7. Implementation Details, Metrics, and Extensions

Distillation-based 3DGS methods rely on differentiable rendering, efficient optimization (Adam/AdamW), and high-precision pseudo-label or diffusion prior computation. Common metrics for evaluation include PSNR, SSIM, LPIPS, CLIPScore, ArtFID, and user studies rating geometric fidelity, stylization, and scene quality. Hyperparameters typically govern loss weights (SDS, anchor, prior), schedule of augmentation or distillation (iteration counts, learning rates), and multi-view coupling strengths.

Notable extensions and active research directions include:

Improved multi-view priors (e.g., multi-view diffusion, video diffusion, ControlNet).
Semantic/feature alignment (e.g., CLIP, DINO, SAM) for open-vocabulary or part-level tasks.
Real-time or interactive drag-based editing with sub-10 min latency.
Automatic sequencing of atomic edits for compound geometric changes.
Generalization of distillation to dynamic scenes, four-dimensional or temporally variant Gaussians.
Distillation into explicit mesh or signed-distance-field representations for downstream graphics applications.
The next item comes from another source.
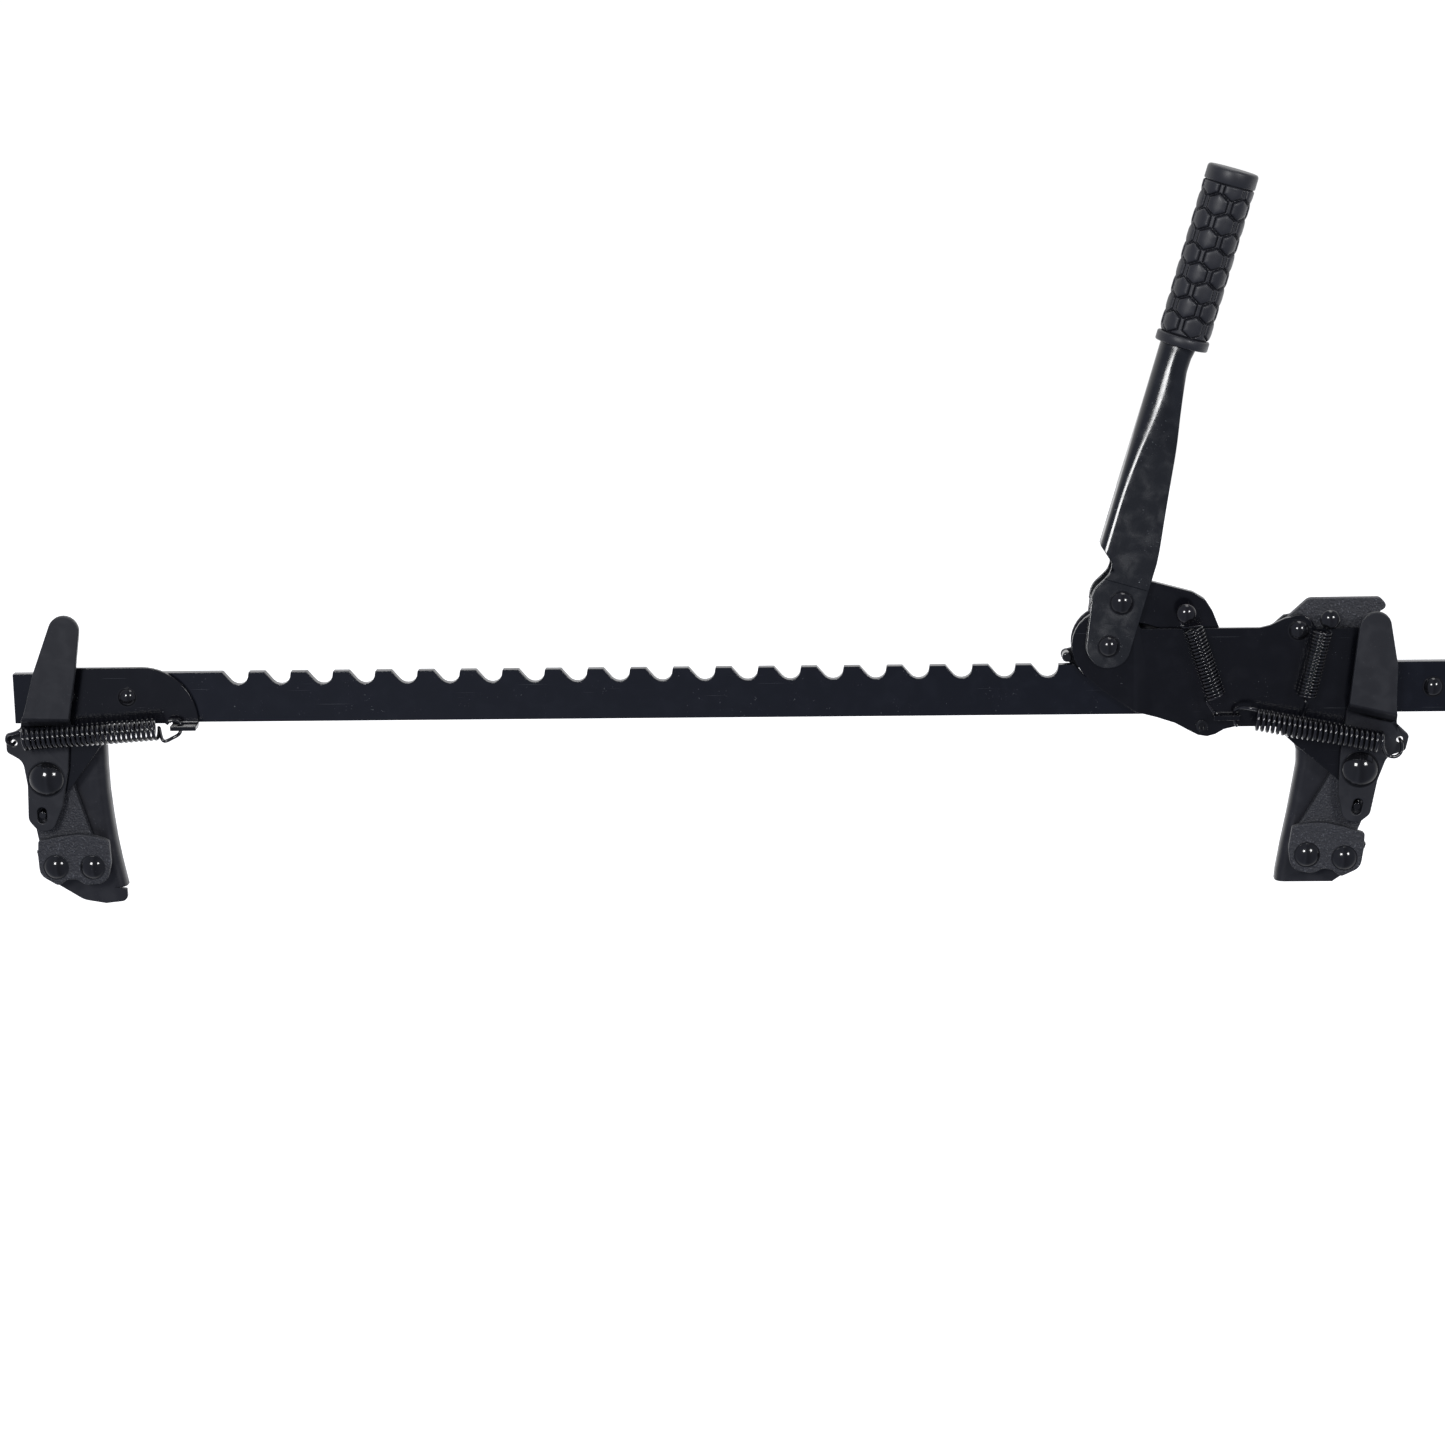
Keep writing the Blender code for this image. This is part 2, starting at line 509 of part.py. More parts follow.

3D Gaussian Splatting Distillation thus unifies generative supervision, structural/geometric transfer, and semantic field alignment, establishing 3DGS as a highly flexible and extensible framework for interactive 3D content creation, manipulation, and semantic understanding (Qu et al., 30 Jan 2025, Kim et al., 15 Jul 2025, Xiang et al., 19 Aug 2025, Ye et al., 2024, Peng et al., 2024, Wang et al., 23 Sep 2025, Yang et al., 7 May 2025, Wu et al., 14 Nov 2025, Peng et al., 2024, Tao et al., 8 Mar 2025, Joseph et al., 2024, Yang et al., 11 Aug 2025).